Olson cite plusieurs exemples concernant les lobbies professionnels défendant des intérêts propres à la profession, tels que les médecins qui forment des groupes pour défendre leurs conditions de travail. Il souligne dans ce cas que ce n’est pas tant la cœrcition qui est à l’origine du succès de l’association, mais plus l’apport de bénéfices non collectifs, comme par exemple la protection garantie de chaque praticien membre contre des poursuites judiciaires, ou une information individuelle transmise par le biais du journal de l’association.

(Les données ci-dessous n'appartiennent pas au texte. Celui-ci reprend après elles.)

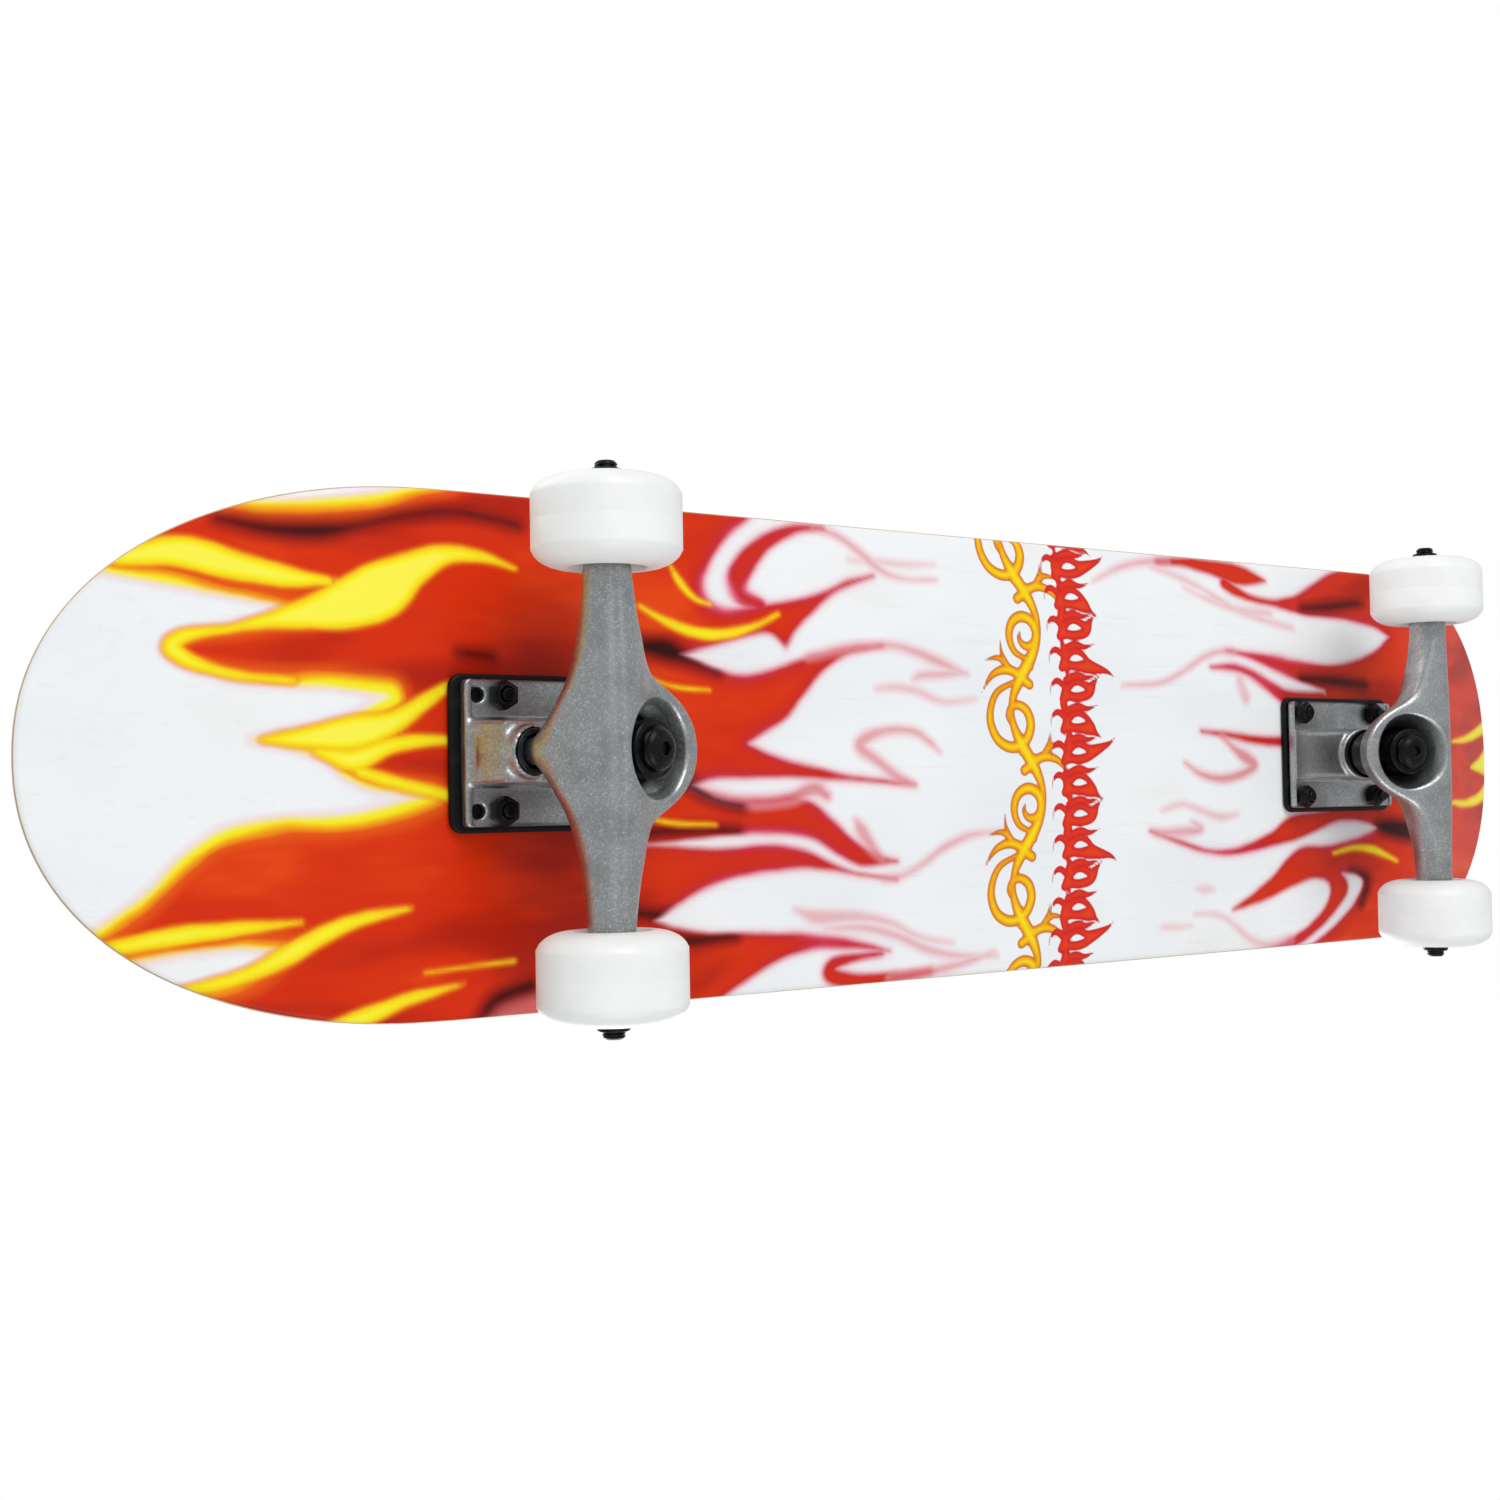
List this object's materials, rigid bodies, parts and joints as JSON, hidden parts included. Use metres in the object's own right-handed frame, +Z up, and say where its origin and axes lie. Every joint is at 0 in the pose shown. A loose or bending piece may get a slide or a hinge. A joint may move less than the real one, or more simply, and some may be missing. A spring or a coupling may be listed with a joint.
{
  "type": "skateboard",
  "caption": "Double-kick wooden skateboard, printed underside, grip tape on top, sprung kingpin trucks on riser pads, and white urethane wheels.",
  "frame": {"origin": "on the ground, midway between nose and tail, on the centre line", "axes": "+X to the nose, +Y to the left side of a board seen from above with the nose ahead, +Z up"},
  "size_m": [0.8, 0.1972, 0.1281],
  "materials": {
    "printed_maple": "maple plies with a glossy flame-printed underside",
    "griptape": "coarse black grit",
    "riser_rubber": "matte black pad",
    "cast_aluminium": "raw tumbled casting",
    "black_steel": "black oxide",
    "black_urethane": "satin urethane",
    "white_urethane": "semi-matte urethane",
    "bright_steel": "ground bearing steel"
  },
  "bodies": {
    "deck": {"deck": "printed_maple", "griptape": "griptape", "front_riser_pad": "riser_rubber", "front_baseplate": "cast_aluminium", "front_pivot_cup": "black_urethane", "front_kingpin": "black_steel", "front_kingpin_nut": "black_steel", "front_deck_side_washer": "black_steel", "front_road_side_washer": "black_steel", "front_deck_side_bushing": "black_urethane", "front_road_side_bushing": "black_urethane", "front_end_left_bolt": "black_steel", "front_end_left_bolt_nut": "black_steel", "front_end_right_bolt": "black_steel", "front_end_right_bolt_nut": "black_steel", "front_middle_left_bolt": "black_steel", "front_middle_left_bolt_nut": "black_steel", "front_middle_right_bolt": "black_steel", "front_middle_right_bolt_nut": "black_steel", "rear_riser_pad": "riser_rubber", "rear_baseplate": "cast_aluminium", "rear_pivot_cup": "black_urethane", "rear_kingpin": "black_steel", "rear_kingpin_nut": "black_steel", "rear_deck_side_washer": "black_steel", "rear_road_side_washer": "black_steel", "rear_deck_side_bushing": "black_urethane", "rear_road_side_bushing": "black_urethane", "rear_end_left_bolt": "black_steel", "rear_end_left_bolt_nut": "black_steel", "rear_end_right_bolt": "black_steel", "rear_end_right_bolt_nut": "black_steel", "rear_middle_left_bolt": "black_steel", "rear_middle_left_bolt_nut": "black_steel", "rear_middle_right_bolt": "black_steel", "rear_middle_right_bolt_nut": "black_steel"},
    "front_truck": {"front_hanger": "cast_aluminium", "front_axle": "black_steel", "front_left_bearing_sleeve": "bright_steel", "front_left_axle_nut": "black_steel", "front_right_bearing_sleeve": "bright_steel", "front_right_axle_nut": "black_steel"},
    "front_left_wheel": {"front_left_wheel": "white_urethane", "front_left_inner_bearing": "bright_steel", "front_left_outer_bearing": "bright_steel"},
    "front_right_wheel": {"front_right_wheel": "white_urethane", "front_right_inner_bearing": "bright_steel", "front_right_outer_bearing": "bright_steel"},
    "rear_truck": {"rear_hanger": "cast_aluminium", "rear_axle": "black_steel", "rear_left_bearing_sleeve": "bright_steel", "rear_left_axle_nut": "black_steel", "rear_right_bearing_sleeve": "bright_steel", "rear_right_axle_nut": "black_steel"},
    "rear_left_wheel": {"rear_left_wheel": "white_urethane", "rear_left_inner_bearing": "bright_steel", "rear_left_outer_bearing": "bright_steel"},
    "rear_right_wheel": {"rear_right_wheel": "white_urethane", "rear_right_inner_bearing": "bright_steel", "rear_right_outer_bearing": "bright_steel"}
  },
  "joints": [
    {"name": "front_steer", "type": "hinge", "parent": "deck", "child": "front_truck", "pos_m": [0.2159, 0, 0.04292], "axis": [0.8883, 0, 0.4593], "range_deg": [-12, 12], "stiffness_Nm_per_rad": 25, "deforming": ["front_deck_side_bushing", "front_road_side_bushing"]},
    {"name": "front_left_wheel_spin", "type": "hinge", "parent": "front_truck", "child": "front_left_wheel", "pos_m": [0.2274, 0.0775, 0.026], "axis": [0, 1, 0], "continuous": true},
    {"name": "front_right_wheel_spin", "type": "hinge", "parent": "front_truck", "child": "front_right_wheel", "pos_m": [0.2274, -0.0775, 0.026], "axis": [0, 1, 0], "continuous": true},
    {"name": "rear_steer", "type": "hinge", "parent": "deck", "child": "rear_truck", "pos_m": [-0.2159, 0, 0.04292], "axis": [-0.8883, 0, 0.4593], "range_deg": [-12, 12], "stiffness_Nm_per_rad": 25, "deforming": ["rear_deck_side_bushing", "rear_road_side_bushing"]},
    {"name": "rear_left_wheel_spin", "type": "hinge", "parent": "rear_truck", "child": "rear_left_wheel", "pos_m": [-0.2274, 0.0775, 0.026], "axis": [0, 1, 0], "continuous": true},
    {"name": "rear_right_wheel_spin", "type": "hinge", "parent": "rear_truck", "child": "rear_right_wheel", "pos_m": [-0.2274, -0.0775, 0.026], "axis": [0, 1, 0], "continuous": true}
  ]
}
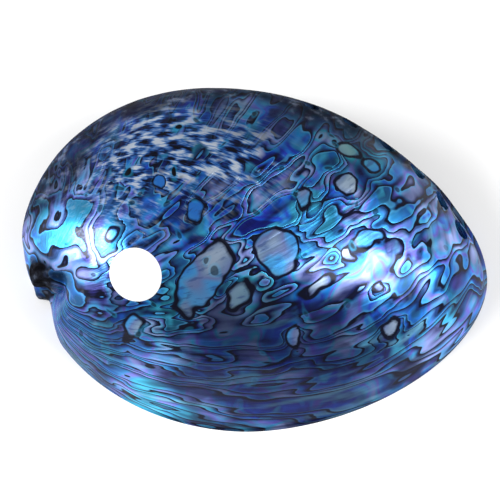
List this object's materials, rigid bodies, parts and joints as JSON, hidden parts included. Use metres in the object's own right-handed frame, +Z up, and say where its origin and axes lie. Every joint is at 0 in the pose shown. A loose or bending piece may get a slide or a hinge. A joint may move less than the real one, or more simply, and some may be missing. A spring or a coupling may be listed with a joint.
{
  "type": "abalone shell",
  "caption": "Polished abalone shell lying mouth down, a hollow egg-shaped dome with a low spiral spire, a row of breathing holes and a blank round paper label.",
  "frame": {"origin": "on the surface the lip rests on, under the middle of the shell's bounding box", "axes": "+X from the spire to the pointed end of the lip, +Y to the flank with the breathing holes, +Z up through the dome"},
  "size_m": [0.1382, 0.1024, 0.043],
  "materials": {
    "nacre": "polished blue-green nacre with dark growth lines under a clear gloss",
    "paper": "blank white label stock, matt"
  },
  "bodies": {
    "root": {"shell": "nacre", "sticker": "paper"}
  },
  "joints": []
}
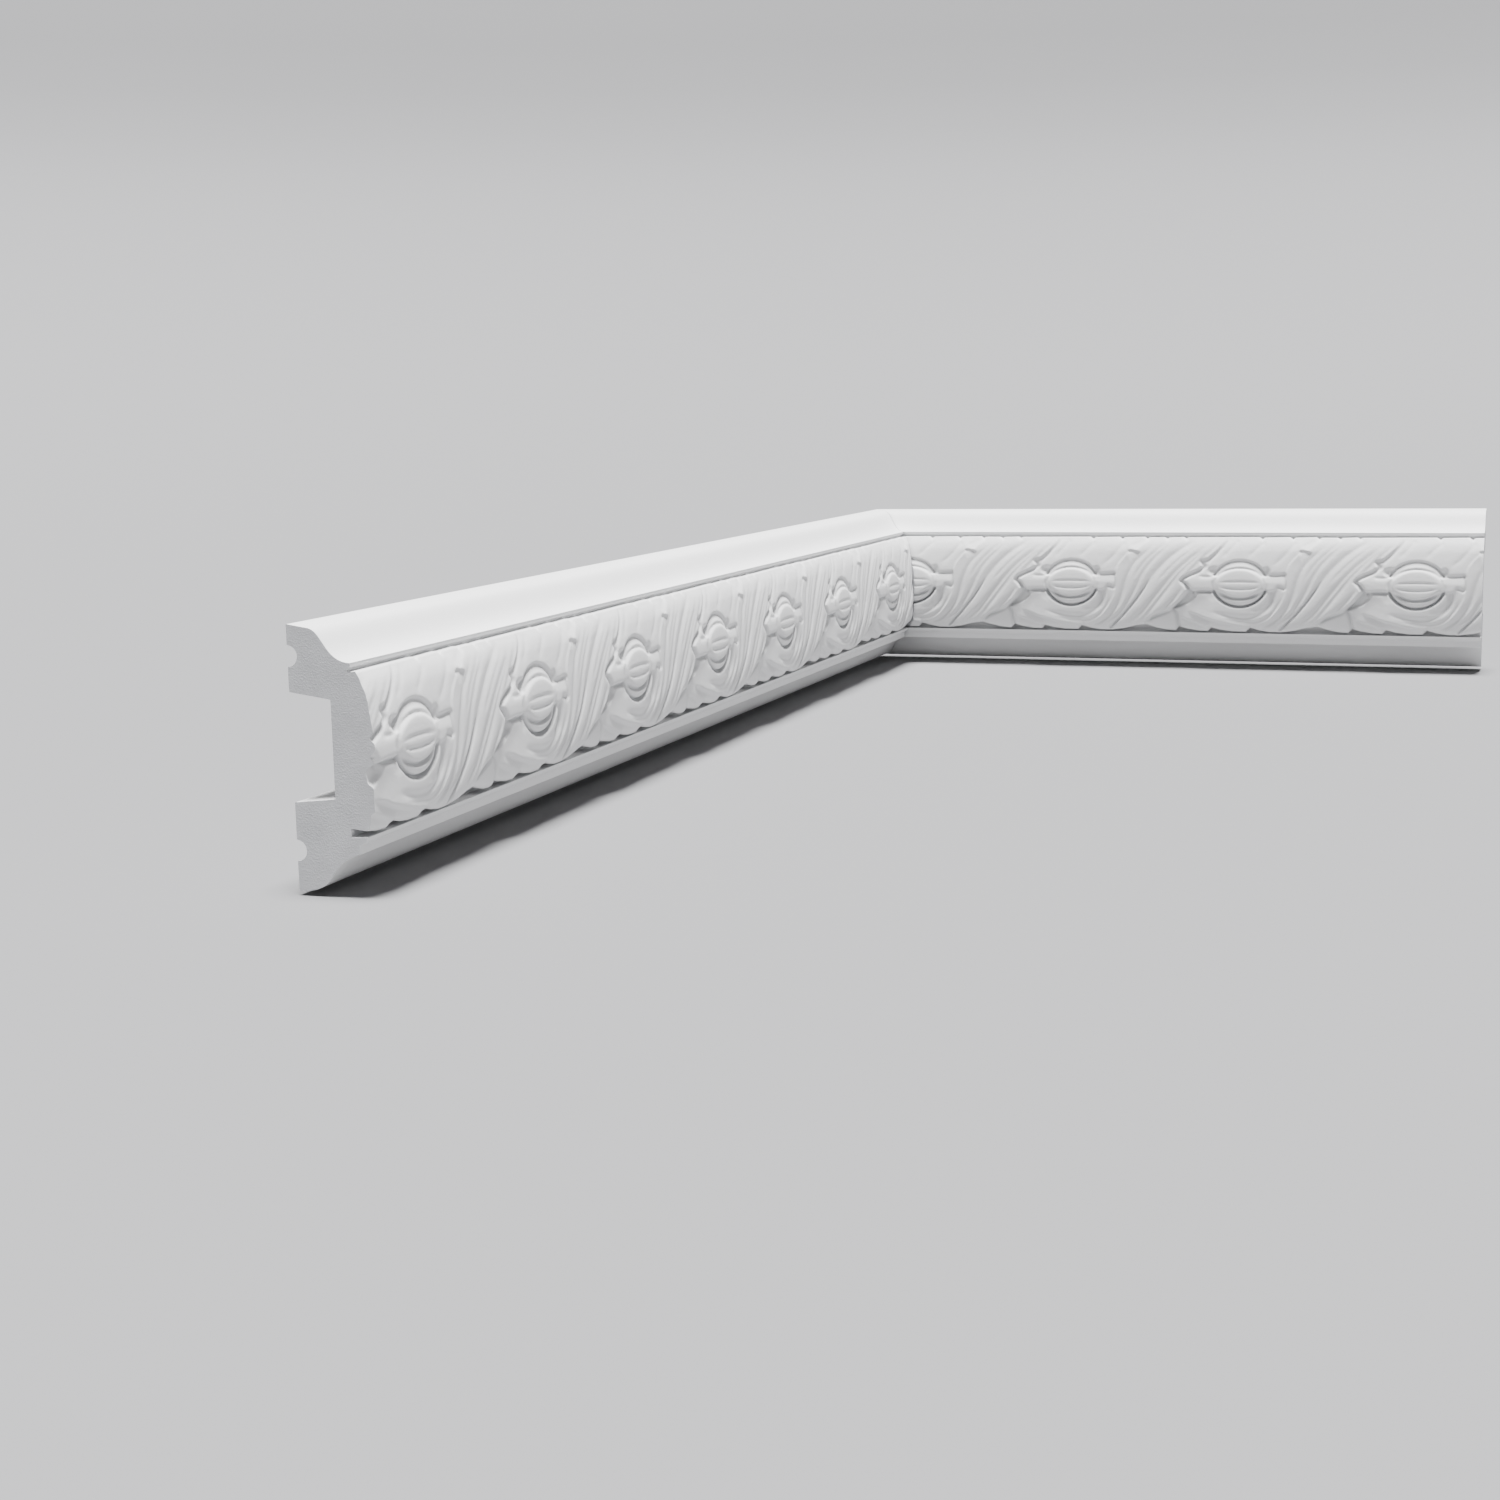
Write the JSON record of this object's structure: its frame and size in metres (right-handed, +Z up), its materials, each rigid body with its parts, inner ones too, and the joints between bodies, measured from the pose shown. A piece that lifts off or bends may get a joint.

Conclusion: Action Collective et Commerce International
En guise de conclusion et afin de se rapprocher de la théorie du Commerce International, le lecteur peut retenir les propos d’Olson concernant les groupes de pression du monde des affaires notamment commerciales. En effet, il constate que les lobbies des affaires, du commerce ou encore des agriculteurs sont forts et disposent de moyens de pression efficaces. Olson suppose que le haut degré d’organisation de ces groupes de pression est avant tout du au fait que chaque industrie représente un groupe oligopolistique de firmes puissantes mais peu nombreuses. On peut donc expliquer en partie leur influence sur le monde politique, en utilisant tout le développement théorique de Mancur Olson concernant leur domination dans l’action collective. L’auteur porte néanmoins un jugement sur cette domination des lobbies oligopolistiques : leurs intérêts particuliers « special interests » priment sur l’intérêt de tous les consommateurs. Leur pouvoir est donc disproportionné, mais ces lobbies profitent du potentiel inexploité des groupes latents (consommateurs), incapables d’agir pour contrer leur domination.